Wardman continued: "Paul always pushed me to play better, write stronger songs, embrace fashion and to put on a show. We were early explorers, occasionally playing shows where we were not yet wanted, which only made us tougher. It was fun to watch the world slowly bend to the path we wanted to take as our popularity grew. He was a unique talent, a great dancer and an amazing front person for Blue Peter's musical aspirations."
Wardman wrote that outside of the band, Humphrey "was accommodating, generous and would always go out of his way for his friends. I admire his bravery of the last few years, and the tireless support of his partner Allyson. I will miss his voice, his humour, his warmth, his friendship and his fearlessness."
Humphrey and Wardman founded Blue Peter in the late 1970s, rounding out their initial lineup with bassist Geoff McOuat and drummer Ron Tomlinson. The four-piece would make their debut with 1979's Test Patterns for Living, ahead of Mike Bambrick replacing Tomlinson on drums for 1980's full-length debut Radio Silence.
When it came performance, Blue Peter had opening slots for regional shows alongside the Police, the Boomtown Rats, the Jam and Simple Minds.

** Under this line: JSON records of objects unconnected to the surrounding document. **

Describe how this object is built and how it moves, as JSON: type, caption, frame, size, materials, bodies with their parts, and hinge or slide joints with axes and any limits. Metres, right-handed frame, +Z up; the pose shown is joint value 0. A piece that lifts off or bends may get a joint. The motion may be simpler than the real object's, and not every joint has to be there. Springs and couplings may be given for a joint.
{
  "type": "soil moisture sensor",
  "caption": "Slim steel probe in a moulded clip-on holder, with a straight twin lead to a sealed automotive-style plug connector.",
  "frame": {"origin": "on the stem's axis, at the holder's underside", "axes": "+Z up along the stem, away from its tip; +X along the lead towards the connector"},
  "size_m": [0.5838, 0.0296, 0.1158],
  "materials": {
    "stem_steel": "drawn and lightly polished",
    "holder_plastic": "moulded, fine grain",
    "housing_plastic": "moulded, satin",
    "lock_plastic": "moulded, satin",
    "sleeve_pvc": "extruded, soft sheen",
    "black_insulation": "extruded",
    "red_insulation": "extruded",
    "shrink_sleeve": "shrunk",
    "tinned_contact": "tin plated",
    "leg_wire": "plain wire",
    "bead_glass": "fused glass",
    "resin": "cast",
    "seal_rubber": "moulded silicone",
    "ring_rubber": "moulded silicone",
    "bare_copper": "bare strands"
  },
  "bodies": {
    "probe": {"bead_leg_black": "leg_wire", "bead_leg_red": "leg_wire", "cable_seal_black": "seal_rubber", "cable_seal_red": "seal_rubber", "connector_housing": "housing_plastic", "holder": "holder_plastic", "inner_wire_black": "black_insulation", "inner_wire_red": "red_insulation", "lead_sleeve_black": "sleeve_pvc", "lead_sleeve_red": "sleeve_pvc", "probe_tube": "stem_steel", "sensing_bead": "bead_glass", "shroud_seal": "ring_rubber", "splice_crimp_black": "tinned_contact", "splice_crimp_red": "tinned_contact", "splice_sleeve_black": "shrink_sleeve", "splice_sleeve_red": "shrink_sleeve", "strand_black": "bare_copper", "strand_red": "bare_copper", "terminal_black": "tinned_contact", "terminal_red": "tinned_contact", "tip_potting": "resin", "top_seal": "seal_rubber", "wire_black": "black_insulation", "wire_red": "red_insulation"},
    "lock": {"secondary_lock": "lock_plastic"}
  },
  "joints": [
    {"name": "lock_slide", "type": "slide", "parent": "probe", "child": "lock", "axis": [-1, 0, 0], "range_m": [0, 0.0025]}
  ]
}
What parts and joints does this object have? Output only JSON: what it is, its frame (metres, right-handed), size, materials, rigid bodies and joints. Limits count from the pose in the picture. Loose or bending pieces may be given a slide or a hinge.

Blue Peter's EP Up to You was released1982, ahead of full-length Falling landing in 1983. While it would ultimately be Blue Peter's final album, the album would also prove to be their most successful.
Falling peaked nationally at No. 64 on the Canadian Albums Chart, holding the position for three weeks, while a Blade Runner-inspired video for acclaimed single "Don't Walk Past" was the first music video from a Canadian indie label to receive MTV airplay in the United States.
Although Blue Peter disbanded in 1985 and reconvened for occasional reunion performances in the decades that followed and remained friends.
Humphrey's post-Blue Peter bands included the Paul Humphrey Band, the Monkey Tree and Broken Arrow. In 2007, he released solo album A Rumour of Angels.